>> START Supplied material

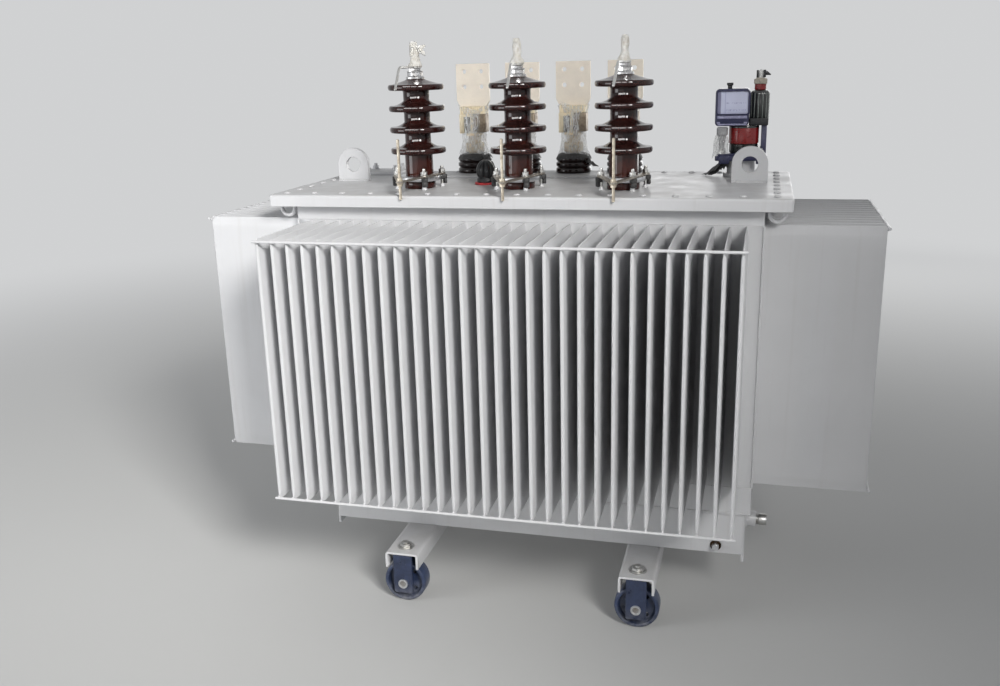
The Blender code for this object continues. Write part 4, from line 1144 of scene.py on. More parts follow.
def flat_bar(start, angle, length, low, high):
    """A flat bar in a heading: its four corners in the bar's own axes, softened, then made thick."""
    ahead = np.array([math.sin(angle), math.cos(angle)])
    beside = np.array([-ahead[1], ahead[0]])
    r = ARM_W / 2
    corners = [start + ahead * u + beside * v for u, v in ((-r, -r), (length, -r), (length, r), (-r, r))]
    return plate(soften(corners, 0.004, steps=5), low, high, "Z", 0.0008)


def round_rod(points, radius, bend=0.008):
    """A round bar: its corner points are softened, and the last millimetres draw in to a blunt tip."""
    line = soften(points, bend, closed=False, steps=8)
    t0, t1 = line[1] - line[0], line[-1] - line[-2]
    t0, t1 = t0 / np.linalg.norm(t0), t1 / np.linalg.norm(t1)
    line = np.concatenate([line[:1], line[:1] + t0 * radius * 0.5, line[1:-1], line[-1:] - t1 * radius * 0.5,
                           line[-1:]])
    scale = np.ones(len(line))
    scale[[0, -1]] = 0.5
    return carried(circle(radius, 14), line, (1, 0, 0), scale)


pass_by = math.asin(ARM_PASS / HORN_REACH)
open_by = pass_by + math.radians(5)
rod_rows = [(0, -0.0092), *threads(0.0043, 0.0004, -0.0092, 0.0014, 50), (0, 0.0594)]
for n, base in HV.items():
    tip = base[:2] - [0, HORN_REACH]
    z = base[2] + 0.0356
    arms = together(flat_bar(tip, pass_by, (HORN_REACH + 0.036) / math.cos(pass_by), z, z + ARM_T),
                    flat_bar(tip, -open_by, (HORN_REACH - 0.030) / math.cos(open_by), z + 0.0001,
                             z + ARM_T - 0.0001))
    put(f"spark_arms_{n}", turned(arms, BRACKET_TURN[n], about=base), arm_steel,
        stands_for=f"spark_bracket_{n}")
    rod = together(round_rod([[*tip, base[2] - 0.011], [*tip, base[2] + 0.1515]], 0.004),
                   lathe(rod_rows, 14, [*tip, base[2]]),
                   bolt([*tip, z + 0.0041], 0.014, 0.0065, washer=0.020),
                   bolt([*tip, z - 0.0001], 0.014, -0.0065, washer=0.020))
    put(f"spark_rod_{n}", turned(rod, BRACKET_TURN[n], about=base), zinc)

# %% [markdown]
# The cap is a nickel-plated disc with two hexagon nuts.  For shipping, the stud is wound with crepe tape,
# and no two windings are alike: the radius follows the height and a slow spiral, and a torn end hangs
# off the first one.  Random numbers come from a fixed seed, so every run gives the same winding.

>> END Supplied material
>> START Supplied material

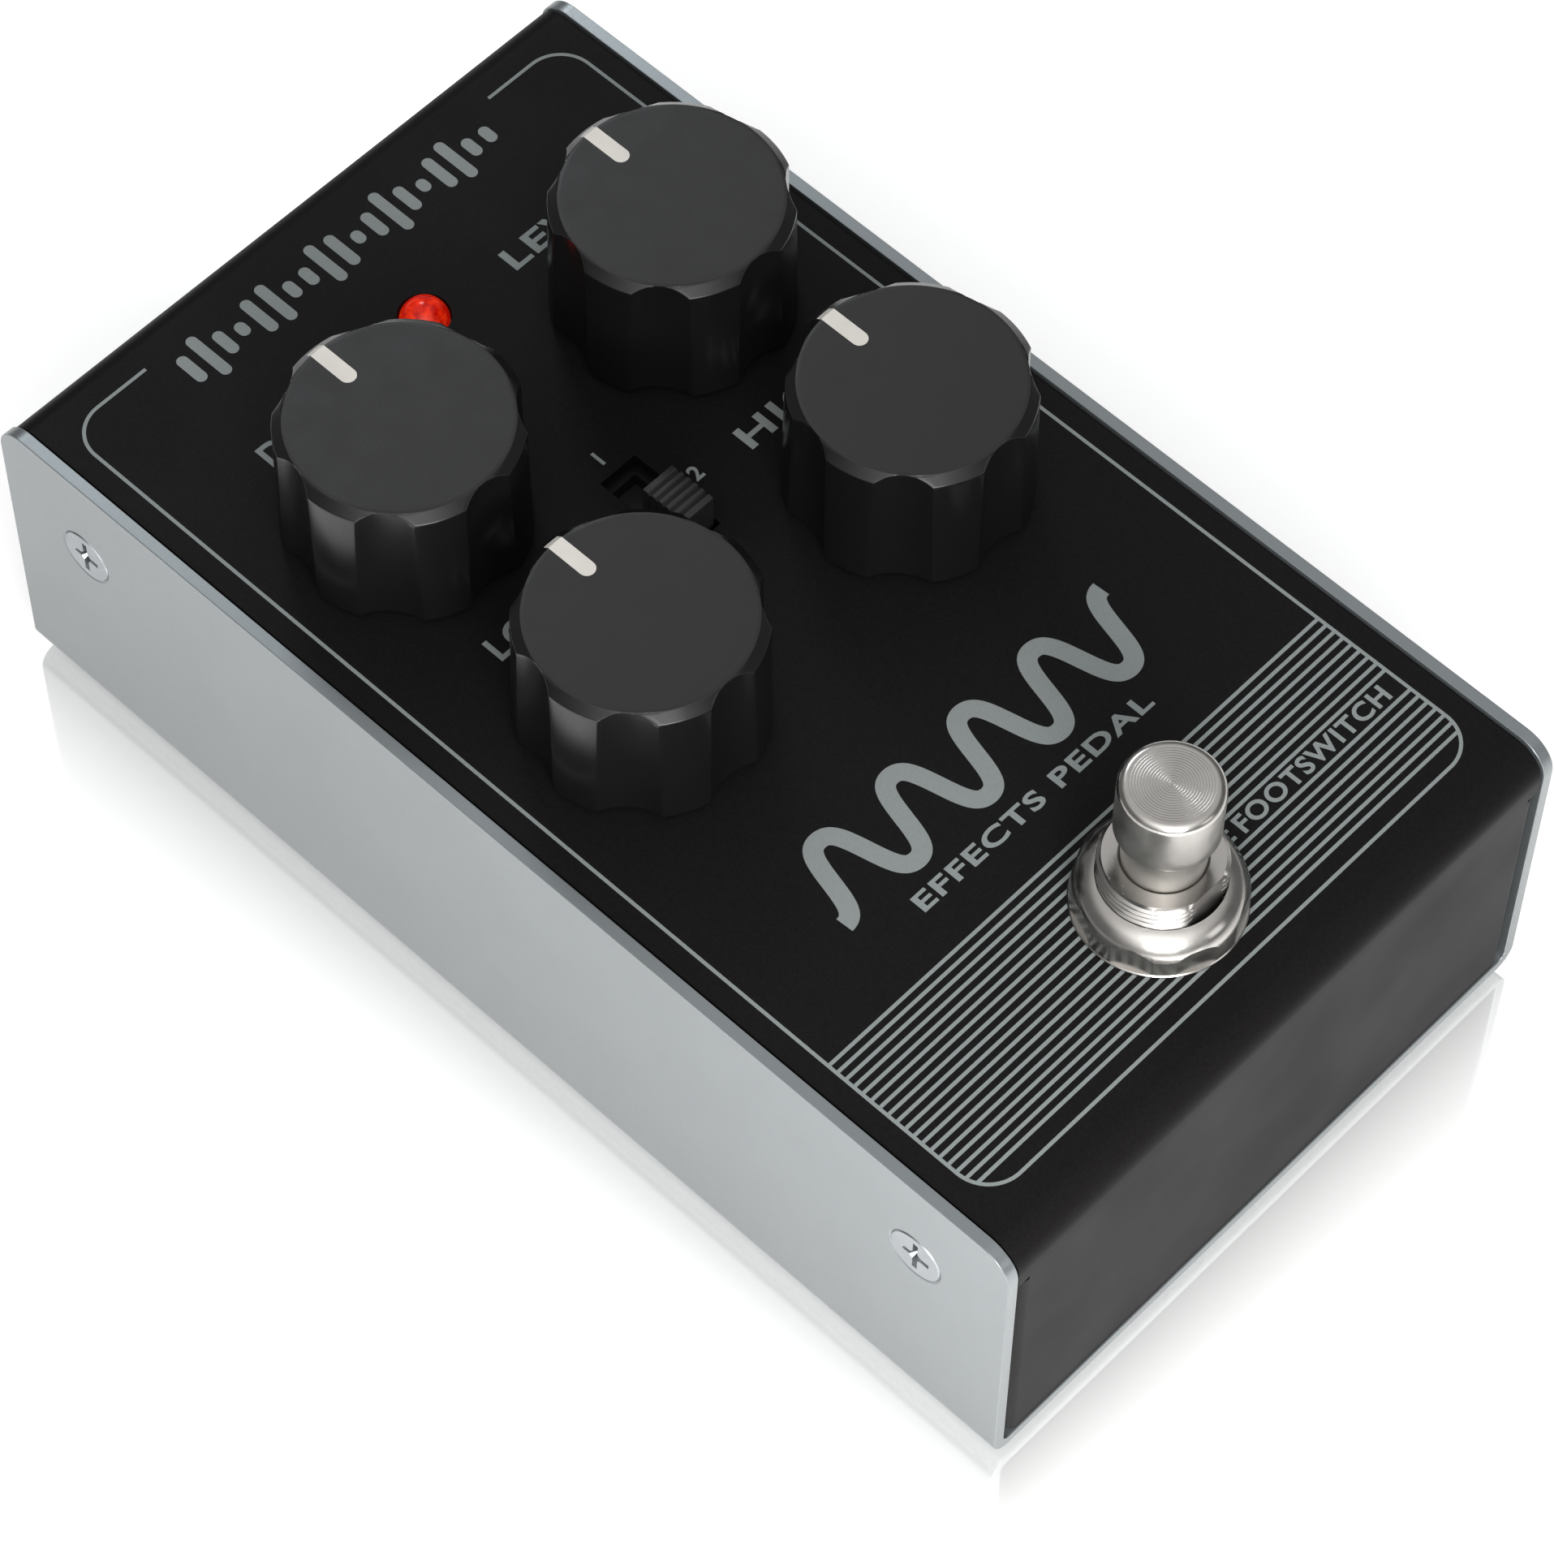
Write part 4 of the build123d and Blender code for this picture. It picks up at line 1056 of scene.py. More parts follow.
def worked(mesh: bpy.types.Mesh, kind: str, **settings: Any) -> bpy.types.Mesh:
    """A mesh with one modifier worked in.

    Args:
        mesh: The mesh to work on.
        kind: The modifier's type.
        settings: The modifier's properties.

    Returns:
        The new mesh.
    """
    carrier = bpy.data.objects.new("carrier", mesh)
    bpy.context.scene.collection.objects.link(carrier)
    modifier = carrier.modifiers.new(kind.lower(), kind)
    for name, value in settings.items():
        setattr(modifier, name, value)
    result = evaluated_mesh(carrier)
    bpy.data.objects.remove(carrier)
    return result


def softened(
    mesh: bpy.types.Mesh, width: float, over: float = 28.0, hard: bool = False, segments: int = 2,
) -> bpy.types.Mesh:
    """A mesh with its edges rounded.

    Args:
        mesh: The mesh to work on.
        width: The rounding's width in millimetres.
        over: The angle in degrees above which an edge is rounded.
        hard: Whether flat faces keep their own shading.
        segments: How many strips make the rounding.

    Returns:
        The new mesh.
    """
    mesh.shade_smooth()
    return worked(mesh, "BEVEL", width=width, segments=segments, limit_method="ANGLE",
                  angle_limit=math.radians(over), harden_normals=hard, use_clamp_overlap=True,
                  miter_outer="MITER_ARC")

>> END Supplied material

**Exercise requirements**
As listed above, the lines from the line with "Write part 4 of" to the line with "settings: The modifier's properties." are to be echoed exactly, with both ends included and nothing added.

**Reply**
Write part 4 of the build123d and Blender code for this picture. It picks up at line 1056 of scene.py. More parts follow.
def worked(mesh: bpy.types.Mesh, kind: str, **settings: Any) -> bpy.types.Mesh:
    """A mesh with one modifier worked in.

    Args:
        mesh: The mesh to work on.
        kind: The modifier's type.
        settings: The modifier's properties.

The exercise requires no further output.